Trump has touted record stock markets and planned tax cuts as making him “unbeatable” for 2020. 

Dealmakers Fear President Trump's `Negative Impact' on M&A
U.S. President Donald Trump. (Photographer: Andrew Harrer/Bloomberg)

(Bloomberg) -- U.S. President Donald Trump has touted record stock markets and planned tax cuts as making him “unbeatable” for 2020. When it comes to mergers and acquisitions, dealmakers are less optimistic.

Trump will have a negative impact on M&A over the next one to two years, according to a poll from law firm Herbert Smith Freehills LLP in partnership with The Economist Group.
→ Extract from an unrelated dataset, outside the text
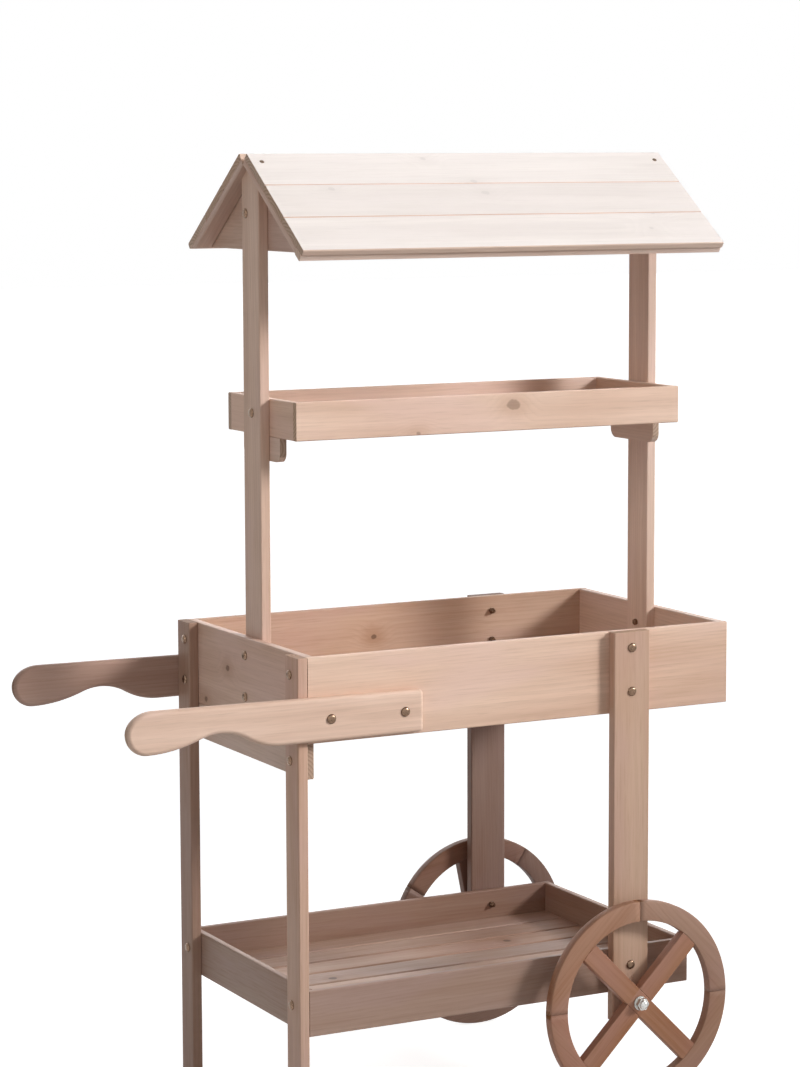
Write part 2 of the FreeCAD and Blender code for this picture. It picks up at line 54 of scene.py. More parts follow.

The survey is based on feedback this quarter from more than 200 senior executives and advisers involved in dealmaking in Hong Kong, London, New York and Paris.

While 42 percent said Trump’s impact will be negative, about 38 percent said the president has no impact and only 20 percent predicted a positive effect. The survey was taken before Senate Republicans last week narrowly approved the most sweeping rewrite of the U.S. tax code in three decades, slashing the corporate tax rate and providing temporary tax-rate cuts for most Americans.

A flurry of deals in the past several weeks -- including CVS Health Corp.’s $67.5 billion takeover of Aetna Inc. announced on Monday and Broadcom Inc.’s $105 billion offer for fellow chipmaker Qualcomm Inc. -- have helped mask a slowdown in global M&A. So far this year, deals in North America have declined almost a third from the same period in 2016, to $1.1 trillion, bringing global volume down 11 percent, according to data compiled by Bloomberg.

Trump’s administration has shown a surprising appetite to push back on deals it deems as giving companies too much power. AT&T Inc.’s $85.4 billion bid for entertainment titan Time Warner Inc. is facing an unexpected legal battle with the Justice Department, for example.

Rising political involvement in deals is increasingly on dealmakers minds. Some 36 percent said that it’s an “impediment and not welcome,” while 52 percent said intervention is an impediment but “necessary for wider social, economic and/or policy reasons,” according to the Herbert Smith survey. Only 12 percent said it’s not a significant impediment.